Q: I have an immagration question: if you are detained by ICE and held in a prison waiting for court will he get deported
He had a felony charge and was doing everything they had asked of him has been in the u.s. for 20 years and is legally married with 4 kids owns a business and was detained by ice when he attended his probation meeting now is in a county jail 3 hours from home with no bail
Whether someone will be deported after being detained by ICE depends on various factors, including their immigration status, the nature of the felony charge, and their overall immigration history. The fact that he has been in the U.S. for 20 years, is legally married, has children, and owns a business may be relevant in his immigration proceedings.
However, a felony conviction can significantly impact one's immigration status and can potentially lead to deportation, especially if it's considered an aggravated felony under immigration law. It's crucial to seek legal representation in immigration court, as an attorney can help present the case in the most favorable light and explore any possible defenses or forms of relief available, such as cancellation of removal.
The outcome of the case will ultimately be decided by an immigration judge based on the specific details of the case. It's important to prepare thoroughly for the court proceedings and ensure that all relevant factors are presented to support the case against deportation.
This depends on the facts of his criminal conviction.

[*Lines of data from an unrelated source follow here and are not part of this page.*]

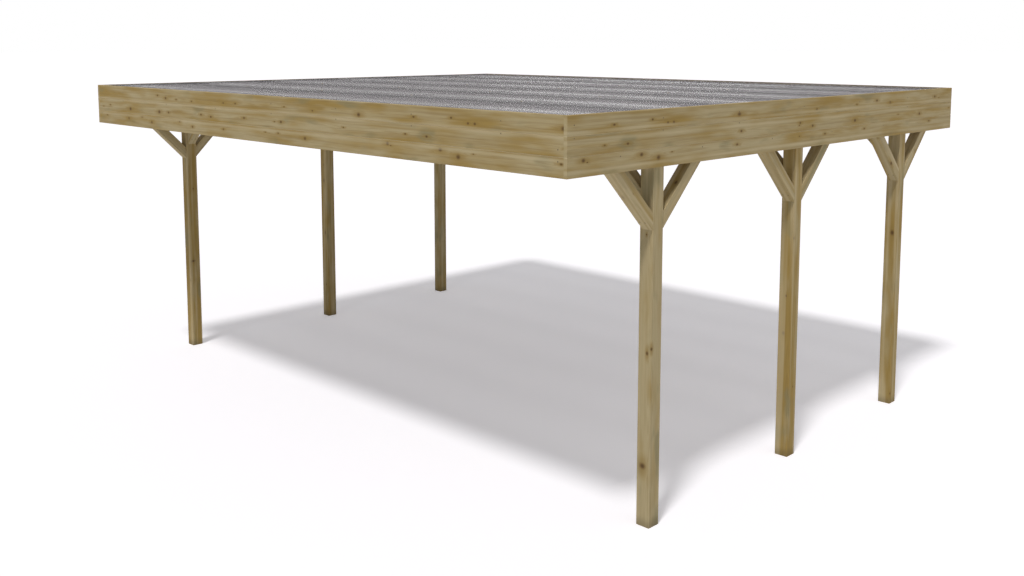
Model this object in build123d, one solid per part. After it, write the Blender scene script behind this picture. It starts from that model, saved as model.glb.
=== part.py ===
from build123d import *
import math
import os

# Double carport in planed, pressure-treated pine: six posts in two rows, each with three
# 45 degree braces, two side beams, cross beams and rafters, a deep fascia all round and a flat
# roof of tinted twin-wall sheets. Millimetres, +X to the right, +Y to the back, +Z up.
# The origin lies on the ground, under the middle of the roof.

# roof outline, over the outside of the fascia
roof_width = 5824
roof_depth = 4948

# posts, with the front and back rows set in under the roof
post_side = 100
post_height = 2305
roof_overhang = 800

# side beams, cross beams over the posts, and the lighter rafters between them
beam_width = 85
beam_height = 145
crossbeam_width = 85
rafter_width = 60
rafter_height = 145
cog_depth = 10

# braces: cut upright on the post and level under the beam, with equal reach along both
brace_width = 85
brace_depth = 75
brace_reach = 432

# fascia boards: three lamellas high, with a V groove at each glue line
fascia_thickness = 26
fascia_height = 347
fascia_lamellas = 3
fascia_groove = 3

# roof sheets of twin-wall plastic, and the T strips that cover their joints
sheet_count = 5
sheet_thickness = 16
sheet_skin = 1.8
sheet_rib = 1.2
rib_spacing = 64
sheet_clearance = 3
strip_web = 6
strip_flange_width = 46
strip_flange_thickness = 2

# planed timber has its long edges eased
edge_ease = 3

# levels: the cross timbers are notched at their ends and sit down over the side beams
beam_top = post_height + beam_height
rafter_underside = beam_top - cog_depth
rafter_top = rafter_underside + rafter_height
sheet_top = rafter_top + sheet_thickness
fascia_top = sheet_top + sheet_clearance
fascia_bottom = fascia_top - fascia_height

# what lies inside the fascia
inner_x = roof_width / 2 - fascia_thickness
inner_y = roof_depth / 2 - fascia_thickness
post_x = inner_x - post_side / 2
post_spacing = (roof_depth - post_side) / 2 - roof_overhang
rows = {"left": -1, "right": 1}
lines = {"front": -post_spacing, "middle": 0, "back": post_spacing}


def timber(x, y, z, grain):
    """A planed length of timber between the given limits, its edges along the grain eased."""
    block = Box(x[1] - x[0], y[1] - y[0], z[1] - z[0])
    block = Pos(sum(x) / 2, sum(y) / 2, sum(z) / 2) * block
    return chamfer(block.edges().filter_by(grain), edge_ease)


def centred(middle, size):
    return (middle - size / 2, middle + size / 2)


def make_posts():
    for line, y in lines.items():
        for row, side in rows.items():
            post = timber(
                centred(side * post_x, post_side), centred(y, post_side), (0, post_height), Axis.Z
            )
            yield f"post_{line}_{row}", post


def make_side_beams():
    """One beam on each row of posts, flush with their outer faces, behind the side fascia."""
    for row, side in rows.items():
        x = centred(side * (inner_x - beam_width / 2), beam_width)
        beam = timber(x, (-inner_y, inner_y), (post_height, beam_top), Axis.Y)
        yield f"side_beam_{row}", beam


def cross_timber(y, width):
    """A timber right across the roof, cogged over the side beam at each end."""
    whole = timber((-inner_x, inner_x), centred(y, width), (rafter_underside, rafter_top), Axis.X)
    for side in rows.values():
        seat = Pos(side * (inner_x - beam_width / 2), y, beam_top - cog_depth / 2)
        whole -= seat * Box(beam_width, width, cog_depth)
    return whole


def make_cross_timbers():
    """Cross beams over the posts, rafters half-way between them and at the two ends."""
    edge = inner_y - rafter_width / 2
    places = {
        "rafter_front_edge": (-edge, rafter_width),
        "crossbeam_front": (lines["front"], crossbeam_width),
        "rafter_front_bay": (lines["front"] / 2, rafter_width),
        "crossbeam_middle": (lines["middle"], crossbeam_width),
        "rafter_back_bay": (lines["back"] / 2, rafter_width),
        "crossbeam_back": (lines["back"], crossbeam_width),
        "rafter_back_edge": (edge, rafter_width),
    }
    for name, (y, width) in places.items():
        yield name, cross_timber(y, width)


def brace():
    """A 45 degree strut that runs along +X as it rises, cut upright at its foot and level on top."""
    cut = brace_depth * math.sqrt(2)
    outline = Polyline(
        (0, 0), (0, cut), (brace_reach - cut, brace_reach), (brace_reach, brace_reach), close=True
    )
    strut = extrude(Plane.XZ * make_face(outline), brace_width / 2, both=True)
    long_edges = strut.edges().filter_by(Axis((0, 0, 0), (1, 0, 1)))
    return chamfer(long_edges, edge_ease)


def make_braces():
    """Two braces under the side beam and one under the cross beam at each post."""
    strut = brace()
    beam_brace_foot = post_height - brace_reach
    cross_brace_foot = rafter_underside - brace_reach
    for line, y in lines.items():
        for row, side in rows.items():
            beam_x = side * (inner_x - brace_width / 2)
            for way, turn, step in (("forward", -90, -1), ("backward", 90, 1)):
                foot = (beam_x, y + step * post_side / 2, beam_brace_foot)
                yield f"brace_{line}_{row}_{way}", Pos(*foot) * Rot(0, 0, turn) * strut
            foot = (side * (inner_x - post_side), y, cross_brace_foot)
            turn = 180 if side > 0 else 0
            yield f"brace_{line}_{row}_inward", Pos(*foot) * Rot(0, 0, turn) * strut


def fascia(length, reach, turn):
    """A fascia board whose outer face lies at the given reach, turned to its side of the roof."""
    outer = -reach
    inner = outer + fascia_thickness
    points = [(inner, fascia_bottom), (outer + edge_ease, fascia_bottom), (outer, fascia_bottom + edge_ease)]
    for seam in range(1, fascia_lamellas):
        level = fascia_bottom + seam * fascia_height / fascia_lamellas
        points.append((outer, level - fascia_groove))
        points.append((outer + fascia_groove, level))
        points.append((outer, level + fascia_groove))
    points += [(outer, fascia_top - edge_ease), (outer + edge_ease, fascia_top), (inner, fascia_top)]
    board = extrude(Plane.YZ * make_face(Polyline(*points, close=True)), length / 2, both=True)
    return Rot(0, 0, turn) * board


def make_fascia():
    """The side boards run through, so their ends show at the corners."""
    yield "fascia_front", fascia(2 * inner_x, roof_depth / 2, 0)
    yield "fascia_right", fascia(roof_depth, roof_width / 2, 90)
    yield "fascia_back", fascia(2 * inner_x, roof_depth / 2, 180)
    yield "fascia_left", fascia(roof_depth, roof_width / 2, 270)


def twin_wall_sheet(width, length):
    """Two skins joined by upright ribs, with the channels running from front to back."""
    channels = round((width - sheet_rib) / rib_spacing)
    pitch = (width - sheet_rib) / channels
    channel = Rectangle(pitch - sheet_rib, sheet_thickness - 2 * sheet_skin)
    section = Rectangle(width, sheet_thickness) - GridLocations(pitch, 1, channels, 1) * channel
    return extrude(Plane.XZ * section, length / 2, both=True)


def joint_strip(length):
    """A T strip: its web stands between two sheets and its flange covers their edges."""
    web = Box(strip_web, length, sheet_thickness)
    flange = Box(strip_flange_width, length, strip_flange_thickness)
    return web + Pos(0, 0, (sheet_thickness + strip_flange_thickness) / 2) * flange


def make_roof():
    """Sheets laid side by side across the roof, with a strip screwed down over each joint."""
    length = 2 * (inner_y - sheet_clearance)
    room = 2 * (inner_x - sheet_clearance)
    sheet_width = (room - (sheet_count - 1) * strip_web) / sheet_count
    pitch = sheet_width + strip_web
    first = (sheet_width - room) / 2
    level = rafter_top + sheet_thickness / 2
    sheet = twin_wall_sheet(sheet_width, length)
    strip = joint_strip(length)
    strips = []
    for number in range(sheet_count):
        yield f"roof_sheet_{number + 1}", Pos(first + number * pitch, 0, level) * sheet
    for number in range(sheet_count - 1):
        strips.append(Pos(first + (number + 0.5) * pitch, 0, level) * strip)
    yield "roof_joint_strips", Compound(children=strips)


os.makedirs("parts", exist_ok=True)
for make in (make_posts, make_side_beams, make_cross_timbers, make_braces, make_fascia, make_roof):
    for name, solid in make():
        export_step(solid, f"parts/{name}.step")
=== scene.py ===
import math
import random

import bmesh
import bpy
from mathutils import Euler, Matrix, Vector


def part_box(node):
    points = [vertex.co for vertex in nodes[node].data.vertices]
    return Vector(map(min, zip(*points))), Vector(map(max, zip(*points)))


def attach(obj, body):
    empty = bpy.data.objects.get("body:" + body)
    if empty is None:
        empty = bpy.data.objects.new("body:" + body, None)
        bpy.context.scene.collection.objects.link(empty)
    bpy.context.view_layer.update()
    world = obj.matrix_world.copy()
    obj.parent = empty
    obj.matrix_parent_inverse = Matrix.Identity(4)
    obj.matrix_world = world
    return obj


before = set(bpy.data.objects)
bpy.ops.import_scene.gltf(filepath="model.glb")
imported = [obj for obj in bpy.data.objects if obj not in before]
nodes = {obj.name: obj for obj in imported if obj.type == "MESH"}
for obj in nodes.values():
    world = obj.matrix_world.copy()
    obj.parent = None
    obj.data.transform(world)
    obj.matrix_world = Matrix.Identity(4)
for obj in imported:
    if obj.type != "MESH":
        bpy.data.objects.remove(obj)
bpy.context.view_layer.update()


# --- Posts -----------------------------------------------------------------------------------
# Six planed square posts of pressure-treated pine, each sawn round the heart of a small log.
# The salts leave the pale wood greenish, with ochre streaks and small dark branch knots.


class Field:
    """A value that varies over a surface. Arithmetic on it adds Math nodes to its finish."""

    def __init__(self, finish, socket):
        self.finish = finish
        self.socket = socket

    def maths(self, operation, *others):
        return self.finish.maths(operation, self, *others)

    def __add__(self, other):
        return self.maths("ADD", other)

    def __sub__(self, other):
        return self.maths("SUBTRACT", other)

    def __rsub__(self, other):
        return self.finish.maths("SUBTRACT", other, self)

    def __mul__(self, other):
        return self.maths("MULTIPLY", other)

    def __truediv__(self, other):
        return self.maths("DIVIDE", other)

    def __rtruediv__(self, other):
        return self.finish.maths("DIVIDE", other, self)

    __radd__ = __add__
    __rmul__ = __mul__

    def rise(self, start, end):
        """0 below start, 1 above end, smooth between them."""
        limits = {"Value": self, "From Min": start, "From Max": end}
        return self.finish.node("ShaderNodeMapRange", {"interpolation_type": "SMOOTHSTEP"}, limits)

    def parts(self):
        """The three numbers of a vector."""
        split = self.finish.node("ShaderNodeSeparateXYZ", {}, {0: self})
        return [Field(self.finish, split.socket.node.outputs[axis]) for axis in range(3)]


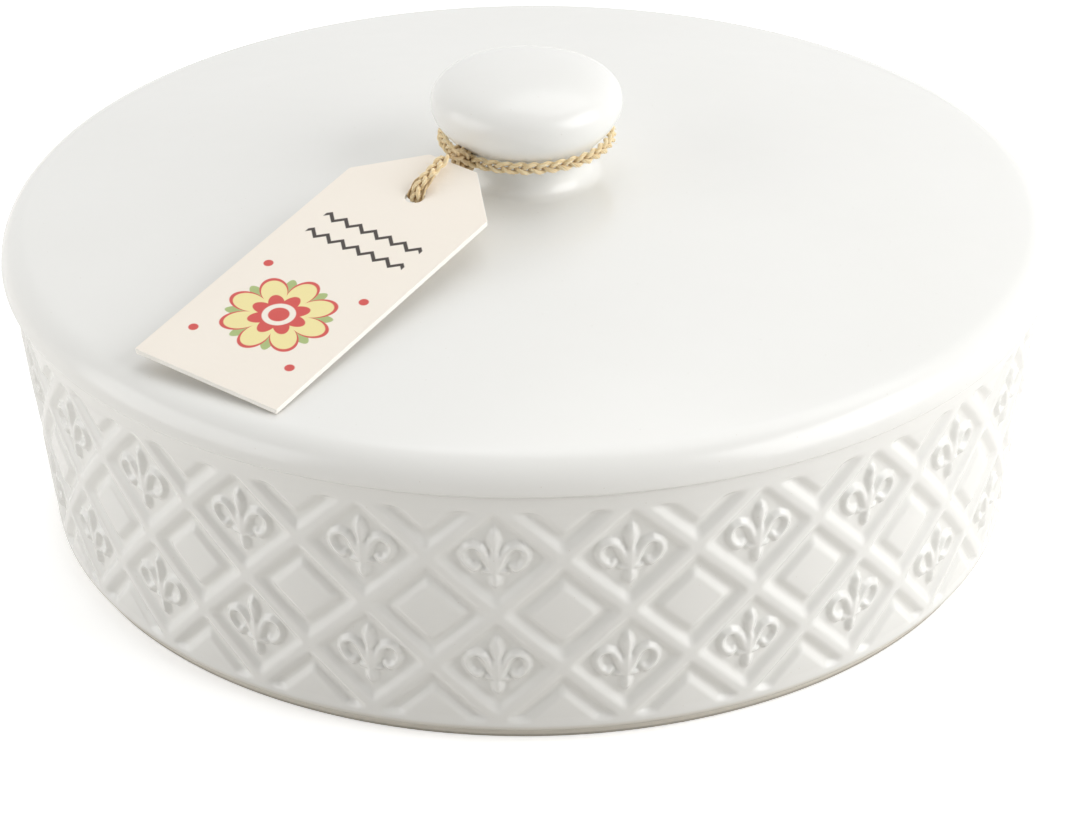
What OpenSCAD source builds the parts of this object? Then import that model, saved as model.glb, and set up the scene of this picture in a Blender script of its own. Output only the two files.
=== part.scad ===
// Round stoneware tortilla warmer: an embossed dish, a domed lid with a cast knob,
// and a chamfered card tag tied to the knob with jute twine.
// Lengths are millimetres, +Z is up and the origin is the centre of the foot.
// The tag hangs to the front left.

/* [Dish] */
// Outer radius of the dish at its rim
rim_r = 118.3; // [100:0.1:140]
// Height of the dish from the table to its rim
dish_h = 64.6; // [60:0.1:80]
// How far the wall leans outwards from the foot to the rim
wall_flare = 7.3; // [4:0.1:12]
// Thickness of the wall between the embossed bands
wall_t = 6.2; // [5:0.1:9]
// Thickness of the floor
floor_t = 4.4; // [4:0.1:8]
// Inside radius where the floor turns up into the wall
cove_r = 7; // [3:0.5:12]
// Height of the bare foot ring under the floor
foot_h = 3; // [1.5:0.1:3.5]
// Width of the bare foot ring
foot_w = 6; // [4:0.5:12]
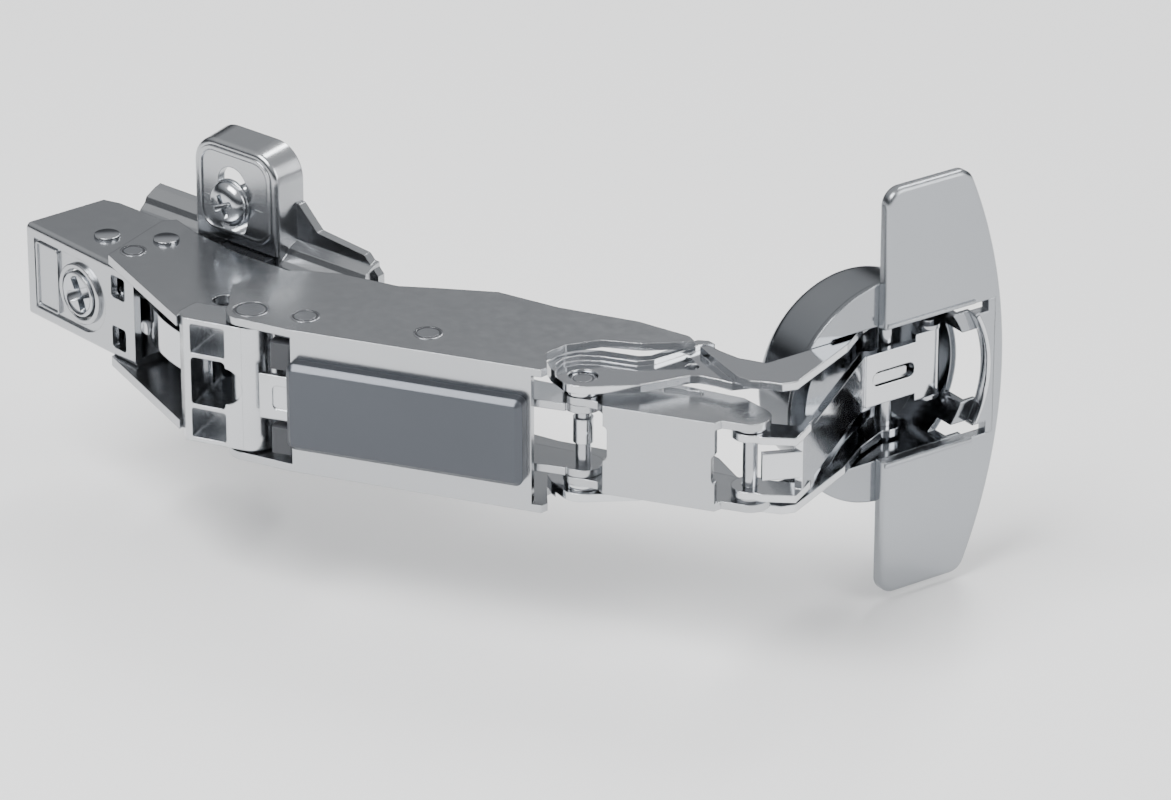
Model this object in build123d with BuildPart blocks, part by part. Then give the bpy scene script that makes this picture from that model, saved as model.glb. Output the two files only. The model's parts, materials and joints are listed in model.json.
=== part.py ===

Since he is a green card holder that the government is trying to deport, he may be eligible to apply to the Immigration Judge for Cancellation of Removal for Permanent Residents using form EOIR-42B (plus supporting documents) if he meets each of the following conditions:
1. You have been a lawful permanent resident of the US for at least 5 years;
2. You have resided continuously in the US for a minimum of 7 years after being admitted to the US. in any status (prior to the institution of removal proceedings). Under the “stop-time” provision in INA § 240A(d)(1), the 7-year period since admission ceases to accrue:
“(A) …. when the alien is served a notice to appear under section 239(a), or
(B) when the alien has committed an offense referred to in section 212(a)(2) that
renders the alien inadmissible to the United States under section 212(a)(2) or
removable from the United States under section 237(a)(2) or 237(a)(4),
whichever is earliest.” ;
3. You have not been convicted of an aggravated felony; and
4. You are not inadmissible from the US on security grounds.